[START OF Supplied material]
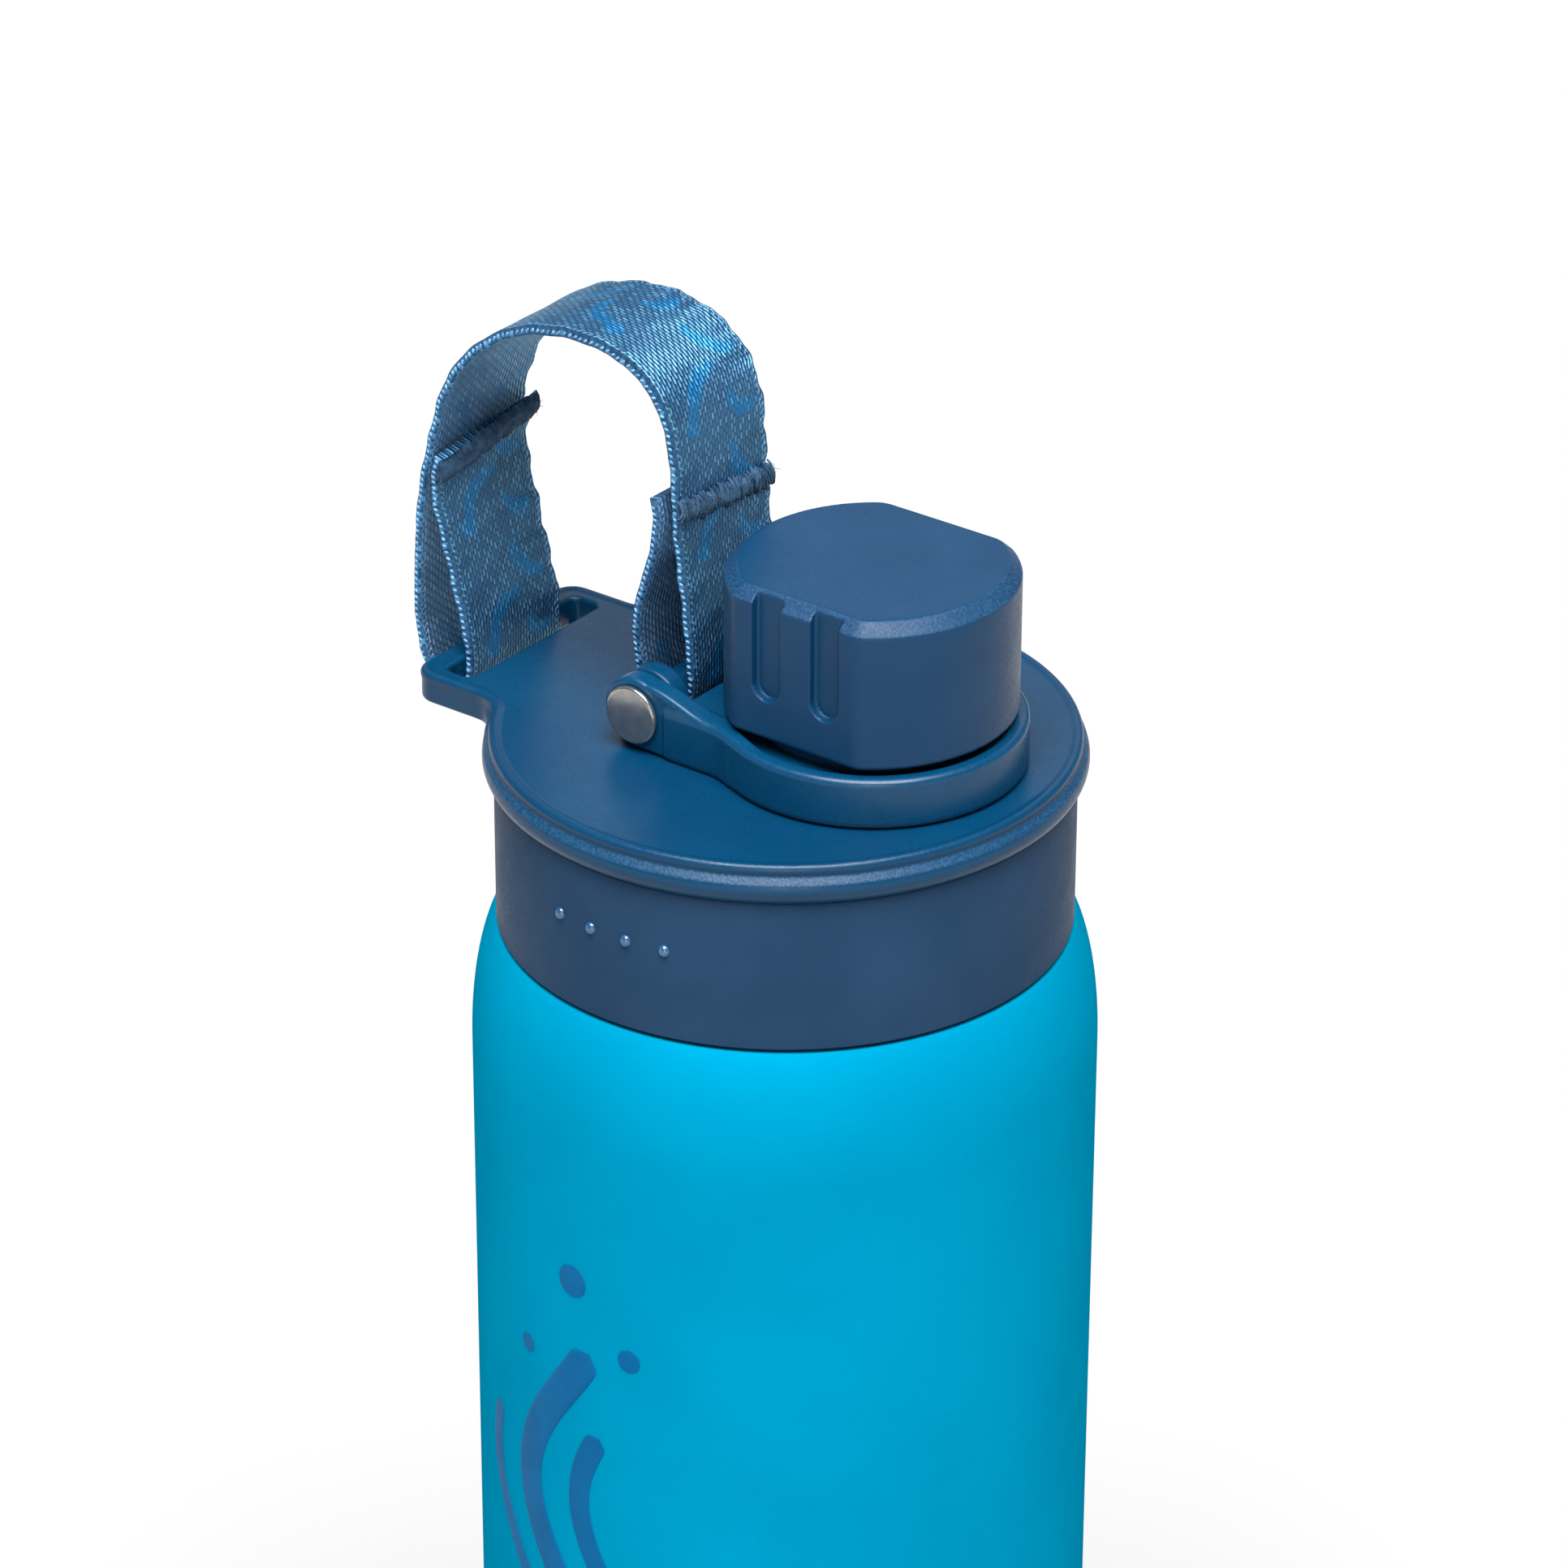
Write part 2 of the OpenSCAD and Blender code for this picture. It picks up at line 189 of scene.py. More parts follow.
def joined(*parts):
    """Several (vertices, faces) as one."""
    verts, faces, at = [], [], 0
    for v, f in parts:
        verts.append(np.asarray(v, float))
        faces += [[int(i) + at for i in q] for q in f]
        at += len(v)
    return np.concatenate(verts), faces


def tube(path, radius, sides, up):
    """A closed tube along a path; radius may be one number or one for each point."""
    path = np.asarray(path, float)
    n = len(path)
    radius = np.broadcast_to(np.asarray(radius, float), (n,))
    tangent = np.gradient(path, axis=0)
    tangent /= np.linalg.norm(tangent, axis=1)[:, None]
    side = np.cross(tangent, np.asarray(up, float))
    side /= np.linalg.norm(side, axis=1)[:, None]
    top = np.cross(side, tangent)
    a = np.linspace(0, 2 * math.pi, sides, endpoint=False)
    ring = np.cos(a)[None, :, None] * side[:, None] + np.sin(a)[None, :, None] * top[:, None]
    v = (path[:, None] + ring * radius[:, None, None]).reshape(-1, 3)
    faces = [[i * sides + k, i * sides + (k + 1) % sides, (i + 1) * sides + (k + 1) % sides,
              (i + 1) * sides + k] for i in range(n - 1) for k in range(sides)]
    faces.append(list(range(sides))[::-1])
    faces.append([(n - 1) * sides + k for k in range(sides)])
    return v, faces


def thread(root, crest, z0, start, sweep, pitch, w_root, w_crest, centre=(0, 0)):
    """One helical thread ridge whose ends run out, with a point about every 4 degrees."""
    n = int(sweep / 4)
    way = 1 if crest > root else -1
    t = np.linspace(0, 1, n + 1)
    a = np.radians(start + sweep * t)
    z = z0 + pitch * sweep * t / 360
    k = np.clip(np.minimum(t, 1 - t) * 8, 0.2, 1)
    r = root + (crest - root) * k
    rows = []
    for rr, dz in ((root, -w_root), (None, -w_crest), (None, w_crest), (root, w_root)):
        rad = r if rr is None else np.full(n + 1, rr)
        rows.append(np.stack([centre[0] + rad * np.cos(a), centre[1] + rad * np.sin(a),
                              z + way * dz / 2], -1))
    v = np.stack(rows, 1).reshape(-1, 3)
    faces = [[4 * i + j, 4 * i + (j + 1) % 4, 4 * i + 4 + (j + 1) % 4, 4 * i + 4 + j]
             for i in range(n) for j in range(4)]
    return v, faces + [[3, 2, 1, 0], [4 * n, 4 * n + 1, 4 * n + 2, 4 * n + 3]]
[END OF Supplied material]
Written instruction:
Give the number of lines in the listing above that contain "parts", and nothing else.

Task answer:
3